The power the transmitter, itself is no longer the issue, but media power is still a factor. I recently read an article by Robert Reich warning about growing consolidation of corporate media power; especially in cable TV networks. The consolidation of ownership and control of media, by a handful of billionaires, is becoming more alarming.
Folks on the left have been talking about this for years, while I have tended to place more blame on people's attention priorities, themselves, versus control from the top. That was past decades, but control from the top seems to be getting more serious today.

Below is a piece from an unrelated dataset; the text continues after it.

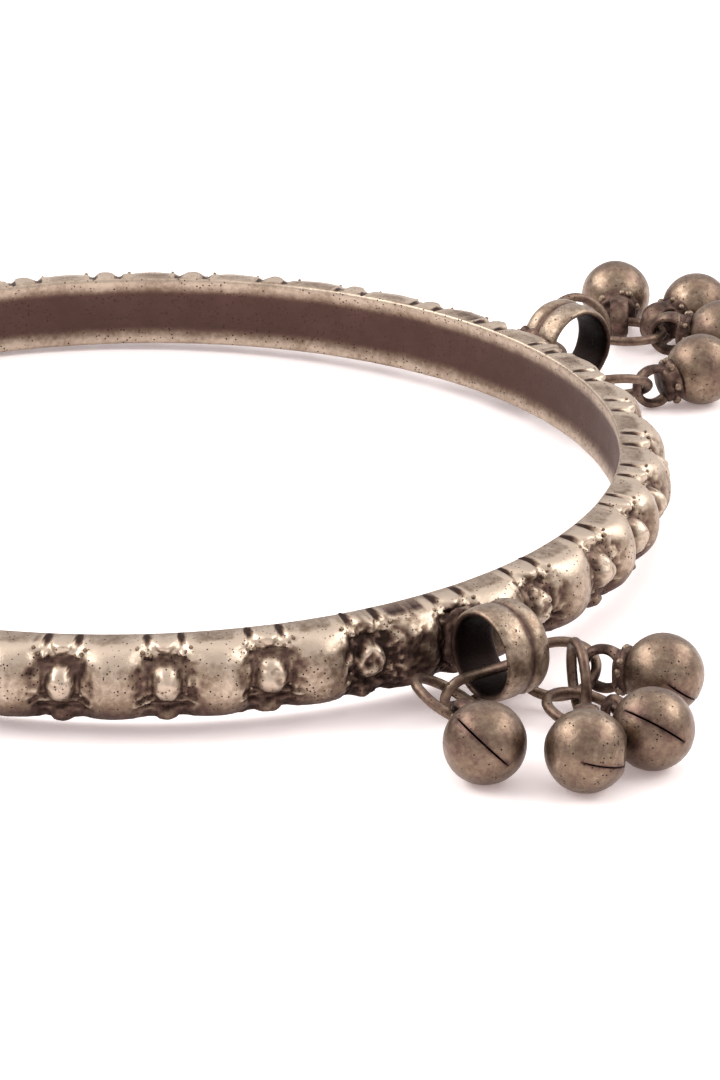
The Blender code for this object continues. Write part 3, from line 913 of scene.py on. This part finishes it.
def link_mesh(cluster):
    curve = bpy.data.curves.new("link", "CURVE")
    curve.dimensions = "3D"
    curve.bevel_depth = SWOLLEN_WIRE
    curve.bevel_resolution = 4
    line = link_line()
    spline = curve.splines.new("POLY")
    spline.points.add(len(line) - 1)
    for point, place in zip(spline.points, line):
        point.co = (*place, 1.0)
    spline.use_cyclic_u = True
    mesh = baked(added("helper", curve))
    height = tube_centre(cluster).z - TABLE_HEIGHT
    mesh.transform(cluster_frame(cluster) @ Matrix.Translation((0.0, 0.0, height)))
    return mesh


for cluster in TUBE_ANGLES_DEG:
    piece("wire_link_" + cluster, link_mesh(cluster), wire_material, "ring_metal", "link_" + cluster)

# %% [markdown]
# ## The bells
#
# Each bell is a hollow ball cast round a core, with a saw cut across its mouth and a rough neck and loop at
# the other end. The ball is a grid of rows that run parallel to the cut, so the cut is simply a gap between
# two rows. Solidify gives the wall its thickness, and a small bevel rounds the lips.

# %% The ball with its cut
# Lengths of the bells and pellets are in millimetres, up to the matrix that seats them.
BELL_RADIUS = 2.48
BELL_WALL = 0.42
LARGEST_DENT_OUT = 0.02
CUT_HALF_WIDTH = 0.06
CUT_HALF_ARC_DEG = 52.0
CUT_END_SHARE = 0.15
LIP_RISE = 0.010
BALL_COLUMNS = 96
BALL_ROWS_DEG = (7.0, 11.0, 16.0, 22.0, 29.0, 36.0, 43.0, 50.0, 57.0, 64.0, 71.0, 78.0, 84.0)
BELL_WEAR = 0.66


def ball_with_cut(seed, to_bell):
    """The ball's mesh. to_bell turns the cut's frame, with Z through its middle, into the bell's frame."""
    edge = math.degrees(math.asin(CUT_HALF_WIDTH / BELL_RADIUS))
    one_side = [edge, edge + 1.5, *BALL_ROWS_DEG]
    latitudes = np.radians([-value for value in reversed(one_side)] + one_side)
    longitudes = np.radians(np.linspace(-180.0, 180.0, BALL_COLUMNS, endpoint=False))
    latitude, longitude = np.meshgrid(latitudes, longitudes, indexing="ij")
    arc = np.abs(longitude) / math.radians(CUT_HALF_ARC_DEG)
    pinch = np.where(arc < 1, np.sqrt(np.maximum(1 - arc**6, 0.0)), 0.0)
    lower = len(one_side) - 1
    for row in (lower, lower + 1):
        latitude[row] *= CUT_END_SHARE + (1 - CUT_END_SHARE) * pinch[row]
    level = np.cos(latitude)
    points = np.stack([level * np.sin(longitude), np.sin(latitude), level * np.cos(longitude)], -1)
    points = points * BELL_RADIUS
    dent = 1 + 0.010 * roughcast(points, 1.7, seed) + 0.004 * roughcast(points, 0.5, seed + 1)
    over = np.exp(-np.abs(latitude) / 0.16) * np.where(latitude > 0, 1.0, -0.4) * ramp(arc, 1.3, 0.3)
    points = points * (dent + LIP_RISE * over)[..., None]
    radius = np.linalg.norm(points, axis=-1, keepdims=True)
    points = points * np.minimum(1.0, (BELL_RADIUS + LARGEST_DENT_OUT) / radius)
    faces = grid_faces(*latitude.shape, False, True)
    row_of = faces[:, 0] // BALL_COLUMNS
    middle_of = longitudes[faces[:, 0] % BALL_COLUMNS] + math.pi / BALL_COLUMNS
    in_cut = (row_of == lower) & (np.abs(middle_of) < math.radians(CUT_HALF_ARC_DEG))
    faces = faces[~in_cut]
    poles = np.array([[0.0, -BELL_RADIUS, 0.0], [0.0, BELL_RADIUS, 0.0]])
    count = latitude.size
    all_points = np.concatenate([points.reshape(-1, 3), poles])
    last = (latitude.shape[0] - 1) * BALL_COLUMNS
    caps = []
    for column in range(BALL_COLUMNS):
        beside = (column + 1) % BALL_COLUMNS
        caps.append((count, column, beside))
        caps.append((count + 1, last + beside, last + column))
    mesh = mesh_from("ball", placed(all_points * MM, to_bell), faces.tolist() + caps)
    near_cut = np.exp(-np.abs(latitude) * BELL_RADIUS / 0.10) * (arc < 1.05)
    wear_and_shading_values = BELL_WEAR - 0.55 * near_cut + 0.10 * roughcast(points, 1.2, seed + 3)
    attach(mesh, "wear", np.concatenate([wear_and_shading_values.ravel(), [BELL_WEAR, BELL_WEAR]]))
    return mesh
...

It may have also been serious in the days of only 3 big TV networks and the control of big corporations, such as RCA; owner of NBC. I remember hearing, from my parents, that NBC also owned ABC. In old radio days NBC was called the Red Network while ABC was called the Blue Network until such a time that anti trust laws broke it up. I guess CBS was always, somewhat, independent.
Back in the 1990s, I thought that ease of access to the internet for artists and writers, such as myself, would bring on a golden age of diversity, global interaction and enlightenment. Today, it looks like that thought was a bit naive.
I still fault people for most of this problem. Folks are gullible and can easily be manipulated by the rich and famous. Billionaires from Taylor Swift to Donald Trump are able to manipulate us like pawns.
I still hope there will always, somehow, be conversations beyond the command and control of big money.